On the Transferability of Parameter-Efficient Continual Learning for Vision Transformers

Leon Ackermann · Van-Linh Nguyen


Abstract:

Continual Learning (CL) is the process of continually adapting a model to a new stream of data. Within CL, pre-trained transformer-based vision models such as the ogirinal Vision Transformer (ViT) have recently received increased attention. Various CL methods exist that adapt the base version of the Vision Transformer (ViT-Base) efficiently with outstanding results. However, ViT-Base underperforms several advanced transformer-based vision models on traditional image classification benchmarks. While in Natural Language Processing, state-of-the-art finetuning techniques are evaluated on the most up-to-date models, CL is missing such a comparison.
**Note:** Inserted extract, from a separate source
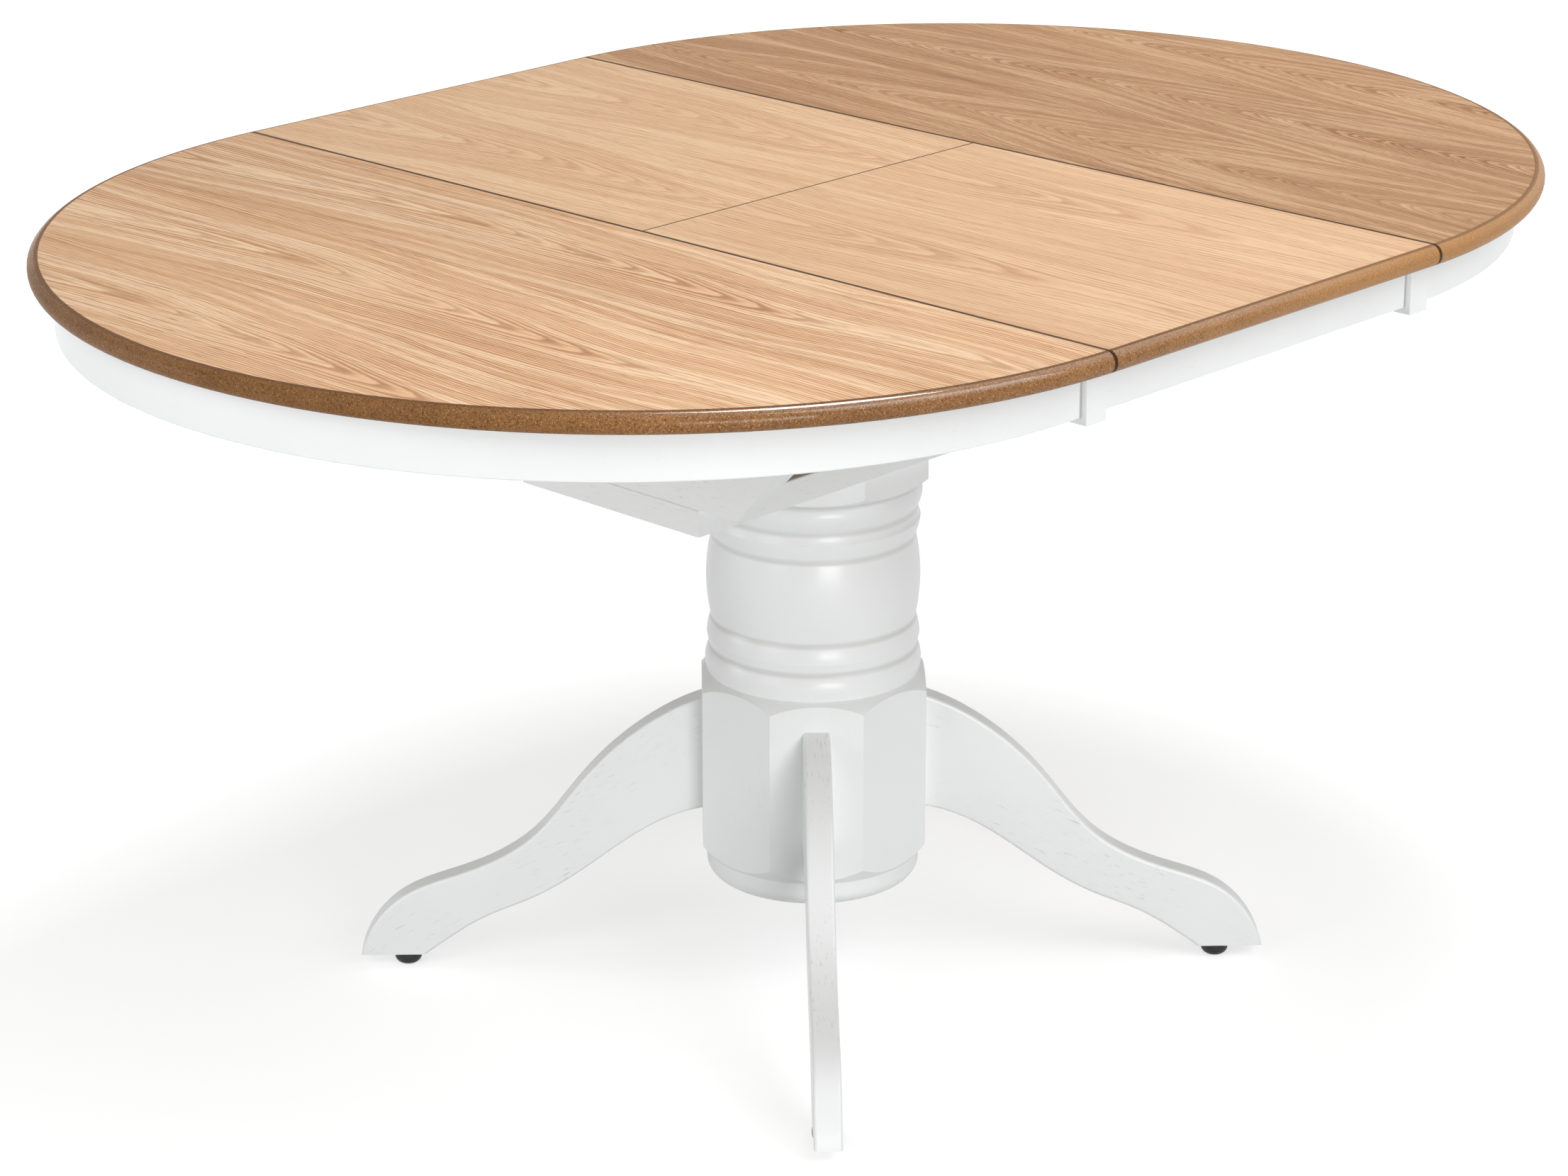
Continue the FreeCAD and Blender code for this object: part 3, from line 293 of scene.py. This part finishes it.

Despite the existence of advanced transformer-based vision models in various sizes, state-of-the-art parameter-efficient CL methods fall back on ViT-Base for benchmarking. In this study, we address this gap by evaluating various sizes of ViT and multiple variants of DeiT3 and DinoV2, two of the best-performing vision transformers, on six state-of-the-art CL methods that are based on prompt tuning and adapter tuning. The experimental results show that the prompt-based techniques DualPrompt and L2P transfer more reliably to new model types and sizes compared to the adapter-based approaches. Furthermore, we show that model size is more important for prompt-based than adapter-based techniques. Finally, we select ViT-Large as the most performant and hence the model of choice. With these findings, we aim to further advance the understanding of the connection between model architecture and the continual learning approach.